I sent this Aerogram to Mick, then still serving in England

Can it really be 60 years ago ?
It was, according to my diary.

Saturday 1st. January 1944
Spent in Carovilli in the Central sector. Snow, cold, damp but still had a very good Xmas.
Sunday 2nd. January 1944
Spent most evenings with Fioccas, very nice people. Troops are getting it rough at Vastgirade due to the cold

The format for most of the troops in Italy on entering a village for the first time was to establish themselves with an Italian household. Instead of spending off-duty evenings in our un-comfortable billets, one could then relax in front of a roaring wood fire. Inevitably one brought spare rations for the mother of the family, which were thrown into the communal cooking pot.
We then ate an evening meal with the rest of the family.

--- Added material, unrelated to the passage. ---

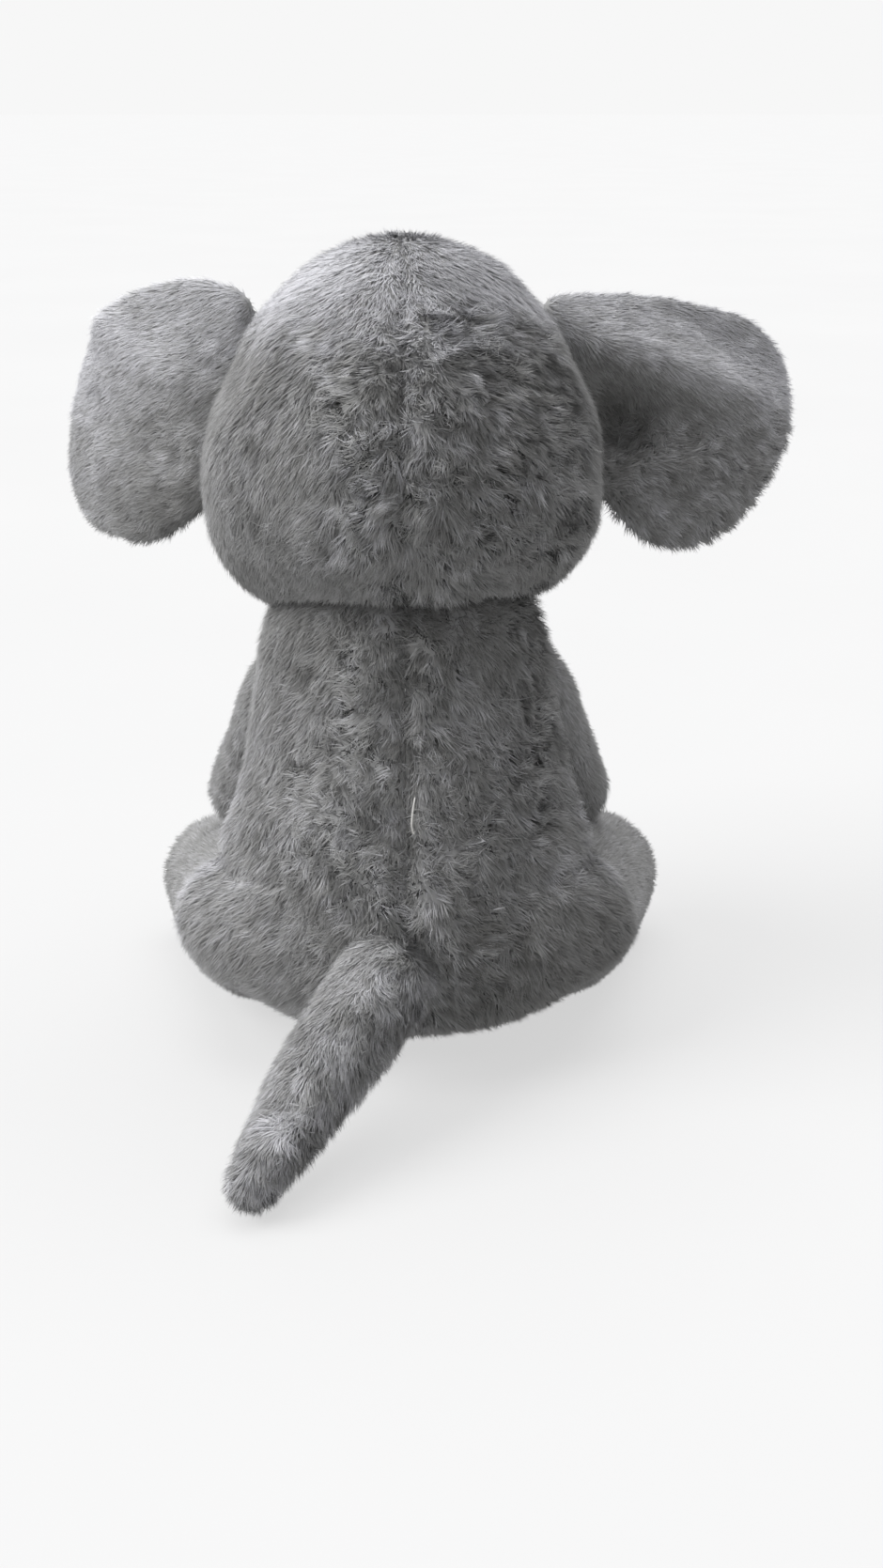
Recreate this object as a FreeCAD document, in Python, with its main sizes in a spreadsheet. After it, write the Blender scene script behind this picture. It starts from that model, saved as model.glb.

In Carovilli I found myself in the household of the village priest, Signor Fiocca, and we spent many evenings discussing theological matters including how could a nice boy like me be Jewish!

In my Album I still have a photograph of the Priest’s two younger sisters, Delya and Iola.

One interesting aspect of the month or so we spent there was the time that one of the lads went down with pneumonia. We were completely cut off from other units by snowdrifts some 2O feet high and when we radioed for help were told to enlist the help of the local convent.

We moved Peter, I have forgotten his second name, to the convent, and they took over completely and probably saved his life. We used to visit him occasionally to see how he was getting on and on the last occasion found him sleeping in a huge chapel with altar candles placed near his head and feet for all the world like a monarch lying in state. When he saw us he said: "For Christ's sake get me out of here!" Apparently he had woken out of his fever to find himself lying in that manner and thought that he must be dead!

Another clear memory was coming out of our billets one morning to see ski tracks of a German Patrol who had calmly come through the village and made their escape without bothering us.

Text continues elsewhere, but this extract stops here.